Data shown:
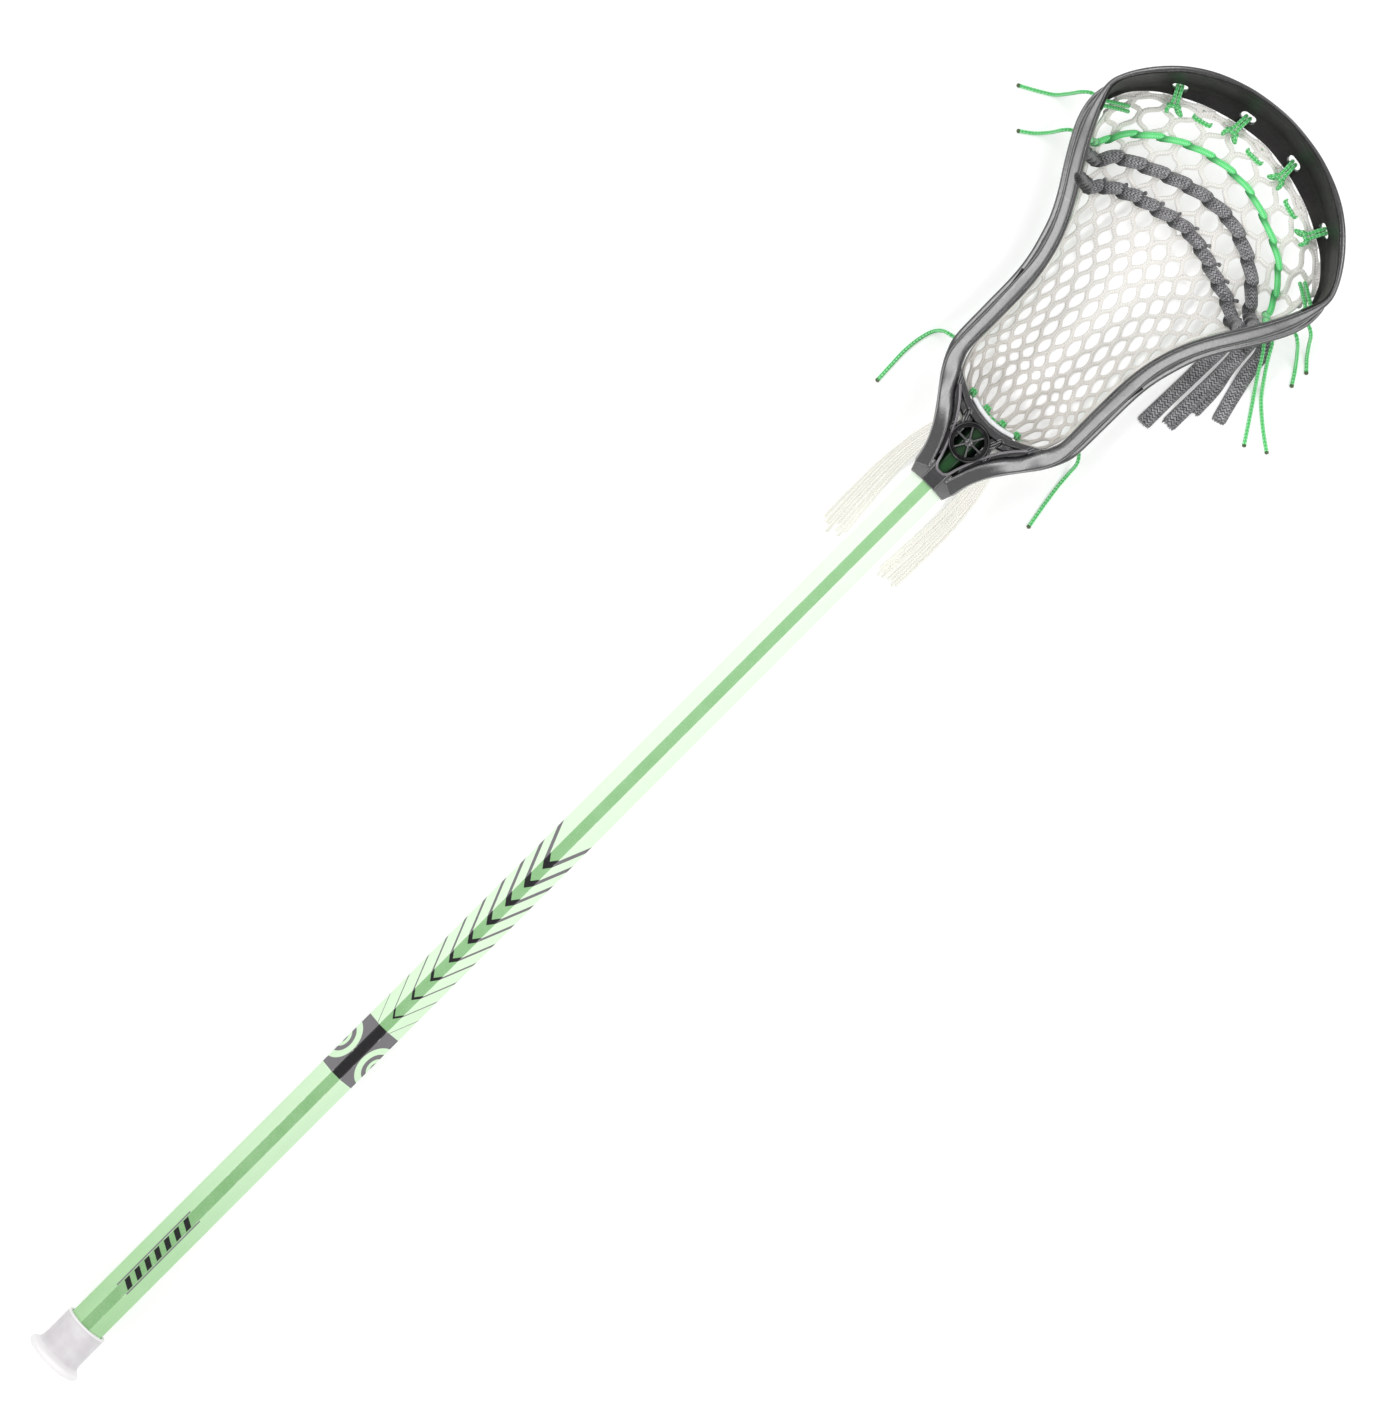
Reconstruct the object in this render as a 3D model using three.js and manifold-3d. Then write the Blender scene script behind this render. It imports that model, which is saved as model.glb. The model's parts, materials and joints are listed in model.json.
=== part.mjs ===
// Lacrosse stick: hollow eight-sided handle, rubber butt cap, moulded head, knitted mesh pocket and its strings.
// Units are millimetres. The design frame has +X along the handle from butt to scoop, +Z towards the open face
// of the head and Y across it. The whole stick is then tipped so that the butt cap's flange and the bottom of
// the pocket both rest on the plane Z = 0.
import * as THREE from 'three';
import { mergeVertices } from 'three/addons/utils/BufferGeometryUtils.js';
import Module from 'manifold-3d';

const wasm = await Module();
wasm.setup();

// ---------------------------------------------------------------- driving dimensions
const SHAFT_FLATS = 22.8;        // across the narrow flats
const SHAFT_FLAT_HALF = 3.35;    // half width of a narrow flat
const SHAFT_WALL = 1.1;
const SHAFT_START = 3.9;
const SHAFT_END = 765.5;         // 761.6 mm: a 30 inch handle
const GAP = 0.3;                 // clearance between touching pieces
const CAP_LENGTH = 29;
const CAP_SLEEVE_R = 13.9;
const CAP_FLANGE_R = 18.5;
const TIP_DEG = 2.46;            // tilt that sets flange and pocket on the same plane
const FLOOR_AT_BUTT = -18.33;    // height of that plane below the handle's axis at X = 0
const STRING_D = 2.2;
const NYLON_D = 4.6;
const LACE_D = 6.8;
const LACE_W = 9.4;
const LACE_T = 1.6;
const TAIL_D = 2.4;
const MESH_T = 2.0;
const RING_X = 754.7, RING_R = 11.9, RING_R_IN = 8.9;

const TAN = Math.tan(THREE.MathUtils.degToRad(TIP_DEG));
const floorZ = (x) => FLOOR_AT_BUTT - x * TAN;

// Rail stations from the collar to the scoop's tip, left side (+Y): plan points of the top rail's outer and inner
// edge, of the lower rail's outer and inner edge, then top height, bottom height, outer edge chamfer.
const RAIL = [
  [725.3, 14.7, 729.3, 5.2, 727.0, 15.2, 731.1, 5.6, 15.0, -15.0, 8.0],
  [736.2, 17.2, 738.6, 8.1, 738.1, 17.6, 740.6, 7.9, 15.0, -15.5, 6.5],
  [746.1, 21.4, 749.6, 12.4, 748.2, 22.0, 751.6, 13.0, 14.5, -17.0, 5.0],
  [755.4, 26.9, 760.1, 18.5, 757.8, 28.1, 762.2, 20.0, 13.5, -20.0, 3.5],
  [764.8, 33.9, 770.0, 26.6, 767.5, 35.1, 772.6, 28.0, 12.0, -24.0, 2.0],
  [774.2, 40.5, 779.4, 31.6, 776.6, 41.6, 780.9, 34.4, 10.5, -28.5, 1.0],
  [784.2, 45.0, 787.7, 35.9, 787.0, 47.0, 789.8, 39.5, 9.0, -32.5, 0.0],
  [794.8, 46.5, 795.9, 38.0, 797.9, 50.0, 798.9, 42.0, 7.5, -36.0, 0.0],
  [817.1, 46.7, 817.1, 38.0, 821.2, 50.6, 821.2, 42.6, 5.0, -39.5, 0.0],
  [840.5, 47.6, 840.5, 38.3, 844.9, 51.0, 844.9, 43.0, 3.0, -41.5, 0.0],
  [856.9, 48.7, 858.0, 40.1, 860.3, 52.7, 861.4, 44.8, 2.0, -42.0, 0.0],
  [870.9, 51.7, 873.8, 43.9, 874.5, 56.3, 877.2, 48.8, 1.5, -42.0, 0.0],
  [884.2, 56.9, 887.6, 49.4, 887.3, 60.7, 890.7, 53.4, 2.0, -41.5, 0.0],
  [896.7, 63.6, 901.4, 56.9, 900.2, 67.4, 904.7, 60.9, 3.5, -40.5, 0.0],
  [909.7, 71.9, 914.4, 65.0, 912.9, 75.6, 917.4, 69.0, 6.0, -39.0, 0.0],
  [922.6, 79.4, 926.7, 72.4, 925.5, 83.2, 929.5, 76.3, 9.0, -36.5, 0.0],
  [935.4, 85.3, 938.9, 78.7, 938.0, 89.5, 941.7, 82.4, 12.5, -33.5, 0.0],
  [947.7, 89.0, 949.4, 83.2, 950.4, 92.4, 955.2, 84.4, 15.5, -30.0, 0.0],
  [958.8, 90.3, 958.2, 86.0, 961.9, 90.6, 962.3, 82.2, 18.5, -26.5, 0.0],
  [967.7, 87.7, 966.0, 84.5, 971.0, 84.0, 968.9, 78.7, 20.5, -23.5, 0.0],
  [977.8, 81.6, 974.9, 78.7, 978.1, 76.3, 974.9, 73.1, 22.5, -21.0, 0.0],
  [987.2, 73.7, 983.8, 70.8, 984.4, 68.6, 980.9, 65.7, 24.5, -18.5, 0.0],
  [996.2, 63.9, 992.7, 61.6, 989.0, 60.0, 985.3, 57.5, 26.0, -16.5, 0.0],
  [1004.1, 51.8, 1000.0, 50.1, 993.8, 51.1, 989.7, 49.3, 27.0, -15.0, 0.0],
  [1010.2, 37.4, 1006.8, 36.2, 998.8, 38.8, 994.5, 37.3, 28.0, -14.0, 0.0],
  [1014.4, 21.3, 1011.3, 20.7, 1003.2, 22.1, 998.8, 21.3, 28.6, -13.3, 0.0],
  [1016.4, 0.0, 1013.5, 0.0, 1005.9, 0.0, 1001.4, 0.0, 29.0, -13.0, 0.0],
];
const TIP = RAIL.length - 1;
const SCOOP_FROM = 19;
const THROAT_ARC = [[783.6, 35.2], [780.0, 29.3], [776.6, 23.2], [773.4, 16.2], [771.4, 8.7], [770.4, 0]];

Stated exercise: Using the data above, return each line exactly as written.

The solution:
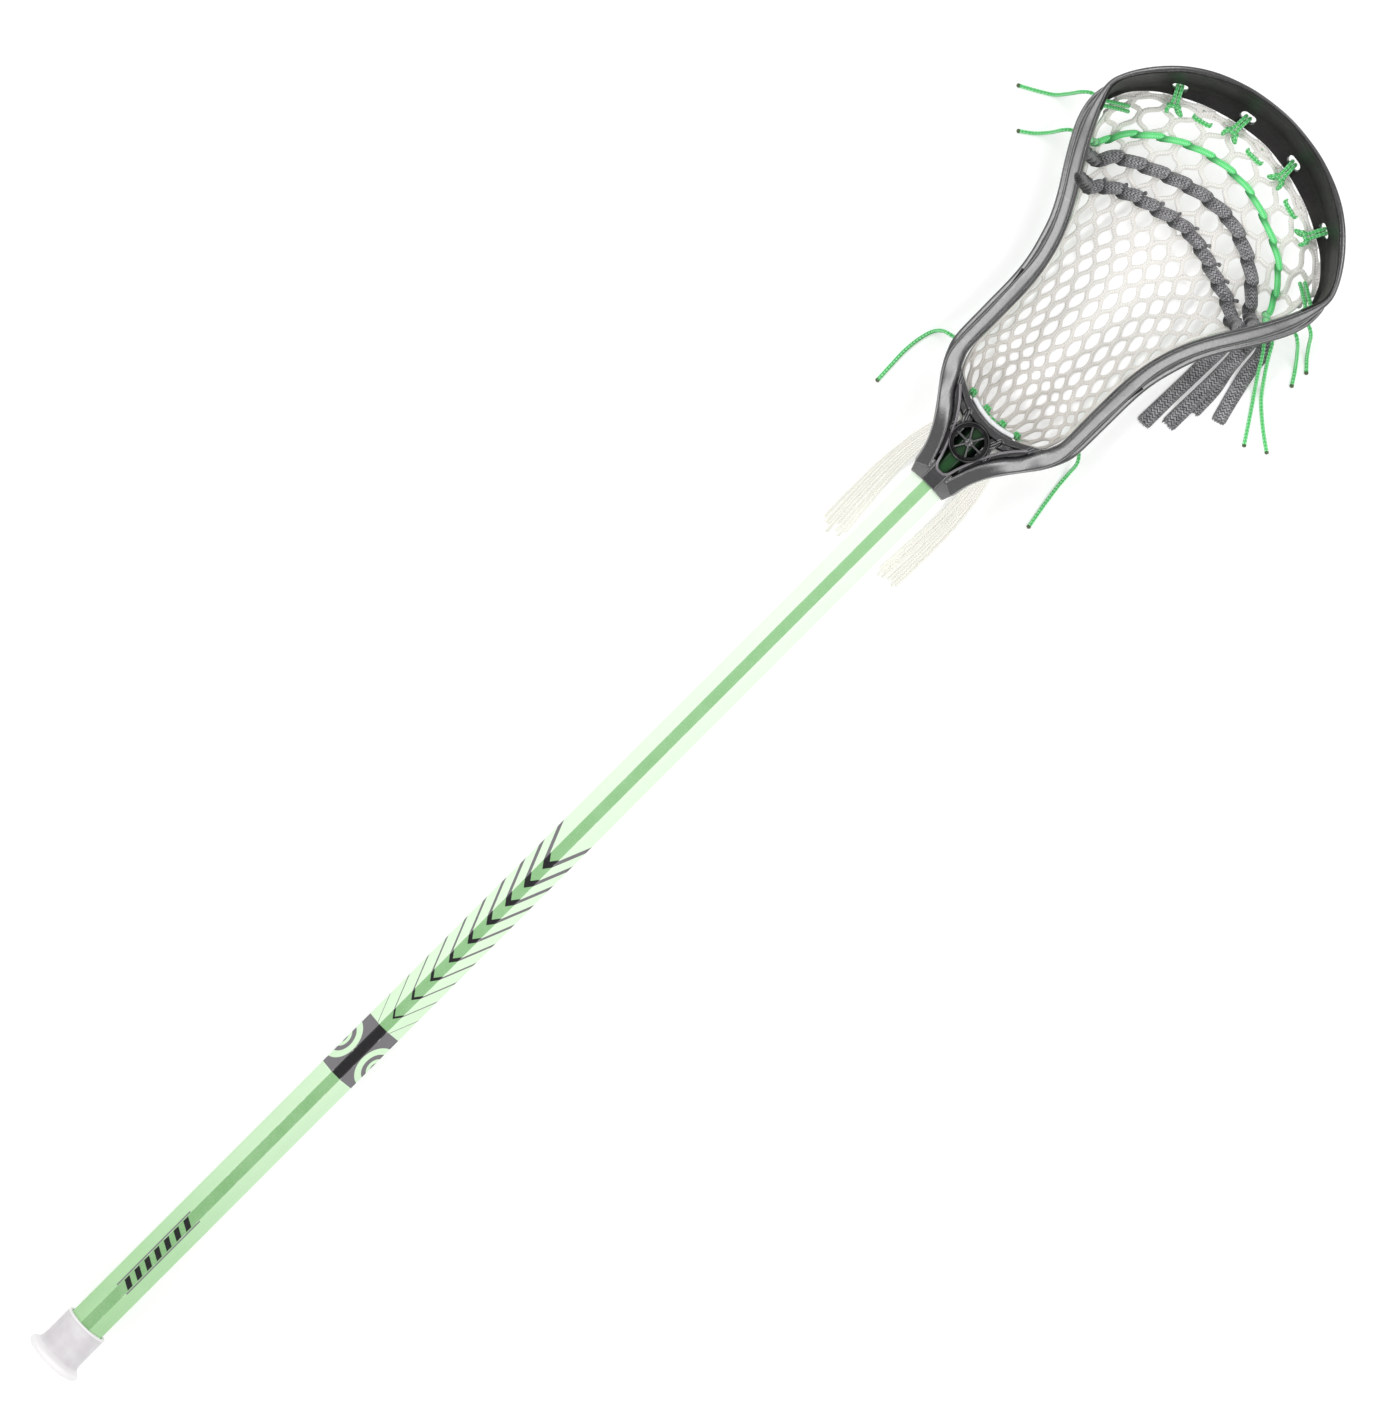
Reconstruct the object in this render as a 3D model using three.js and manifold-3d. Then write the Blender scene script behind this render. It imports that model, which is saved as model.glb. The model's parts, materials and joints are listed in model.json.
=== part.mjs ===
// Lacrosse stick: hollow eight-sided handle, rubber butt cap, moulded head, knitted mesh pocket and its strings.
// Units are millimetres. The design frame has +X along the handle from butt to scoop, +Z towards the open face
// of the head and Y across it. The whole stick is then tipped so that the butt cap's flange and the bottom of
// the pocket both rest on the plane Z = 0.
import * as THREE from 'three';
import { mergeVertices } from 'three/addons/utils/BufferGeometryUtils.js';
import Module from 'manifold-3d';

const wasm = await Module();
wasm.setup();

// ---------------------------------------------------------------- driving dimensions
const SHAFT_FLATS = 22.8;        // across the narrow flats
const SHAFT_FLAT_HALF = 3.35;    // half width of a narrow flat
const SHAFT_WALL = 1.1;
const SHAFT_START = 3.9;
const SHAFT_END = 765.5;         // 761.6 mm: a 30 inch handle
const GAP = 0.3;                 // clearance between touching pieces
const CAP_LENGTH = 29;
const CAP_SLEEVE_R = 13.9;
const CAP_FLANGE_R = 18.5;
const TIP_DEG = 2.46;            // tilt that sets flange and pocket on the same plane
const FLOOR_AT_BUTT = -18.33;    // height of that plane below the handle's axis at X = 0
const STRING_D = 2.2;
const NYLON_D = 4.6;
const LACE_D = 6.8;
const LACE_W = 9.4;
const LACE_T = 1.6;
const TAIL_D = 2.4;
const MESH_T = 2.0;
const RING_X = 754.7, RING_R = 11.9, RING_R_IN = 8.9;

const TAN = Math.tan(THREE.MathUtils.degToRad(TIP_DEG));
const floorZ = (x) => FLOOR_AT_BUTT - x * TAN;

// Rail stations from the collar to the scoop's tip, left side (+Y): plan points of the top rail's outer and inner
// edge, of the lower rail's outer and inner edge, then top height, bottom height, outer edge chamfer.
const RAIL = [
  [725.3, 14.7, 729.3, 5.2, 727.0, 15.2, 731.1, 5.6, 15.0, -15.0, 8.0],
  [736.2, 17.2, 738.6, 8.1, 738.1, 17.6, 740.6, 7.9, 15.0, -15.5, 6.5],
  [746.1, 21.4, 749.6, 12.4, 748.2, 22.0, 751.6, 13.0, 14.5, -17.0, 5.0],
  [755.4, 26.9, 760.1, 18.5, 757.8, 28.1, 762.2, 20.0, 13.5, -20.0, 3.5],
  [764.8, 33.9, 770.0, 26.6, 767.5, 35.1, 772.6, 28.0, 12.0, -24.0, 2.0],
  [774.2, 40.5, 779.4, 31.6, 776.6, 41.6, 780.9, 34.4, 10.5, -28.5, 1.0],
  [784.2, 45.0, 787.7, 35.9, 787.0, 47.0, 789.8, 39.5, 9.0, -32.5, 0.0],
  [794.8, 46.5, 795.9, 38.0, 797.9, 50.0, 798.9, 42.0, 7.5, -36.0, 0.0],
  [817.1, 46.7, 817.1, 38.0, 821.2, 50.6, 821.2, 42.6, 5.0, -39.5, 0.0],
  [840.5, 47.6, 840.5, 38.3, 844.9, 51.0, 844.9, 43.0, 3.0, -41.5, 0.0],
  [856.9, 48.7, 858.0, 40.1, 860.3, 52.7, 861.4, 44.8, 2.0, -42.0, 0.0],
  [870.9, 51.7, 873.8, 43.9, 874.5, 56.3, 877.2, 48.8, 1.5, -42.0, 0.0],
  [884.2, 56.9, 887.6, 49.4, 887.3, 60.7, 890.7, 53.4, 2.0, -41.5, 0.0],
  [896.7, 63.6, 901.4, 56.9, 900.2, 67.4, 904.7, 60.9, 3.5, -40.5, 0.0],
  [909.7, 71.9, 914.4, 65.0, 912.9, 75.6, 917.4, 69.0, 6.0, -39.0, 0.0],
  [922.6, 79.4, 926.7, 72.4, 925.5, 83.2, 929.5, 76.3, 9.0, -36.5, 0.0],
  [935.4, 85.3, 938.9, 78.7, 938.0, 89.5, 941.7, 82.4, 12.5, -33.5, 0.0],
  [947.7, 89.0, 949.4, 83.2, 950.4, 92.4, 955.2, 84.4, 15.5, -30.0, 0.0],
  [958.8, 90.3, 958.2, 86.0, 961.9, 90.6, 962.3, 82.2, 18.5, -26.5, 0.0],
  [967.7, 87.7, 966.0, 84.5, 971.0, 84.0, 968.9, 78.7, 20.5, -23.5, 0.0],
  [977.8, 81.6, 974.9, 78.7, 978.1, 76.3, 974.9, 73.1, 22.5, -21.0, 0.0],
  [987.2, 73.7, 983.8, 70.8, 984.4, 68.6, 980.9, 65.7, 24.5, -18.5, 0.0],
  [996.2, 63.9, 992.7, 61.6, 989.0, 60.0, 985.3, 57.5, 26.0, -16.5, 0.0],
  [1004.1, 51.8, 1000.0, 50.1, 993.8, 51.1, 989.7, 49.3, 27.0, -15.0, 0.0],
  [1010.2, 37.4, 1006.8, 36.2, 998.8, 38.8, 994.5, 37.3, 28.0, -14.0, 0.0],
  [1014.4, 21.3, 1011.3, 20.7, 1003.2, 22.1, 998.8, 21.3, 28.6, -13.3, 0.0],
  [1016.4, 0.0, 1013.5, 0.0, 1005.9, 0.0, 1001.4, 0.0, 29.0, -13.0, 0.0],
];
const TIP = RAIL.length - 1;
const SCOOP_FROM = 19;
const THROAT_ARC = [[783.6, 35.2], [780.0, 29.3], [776.6, 23.2], [773.4, 16.2], [771.4, 8.7], [770.4, 0]];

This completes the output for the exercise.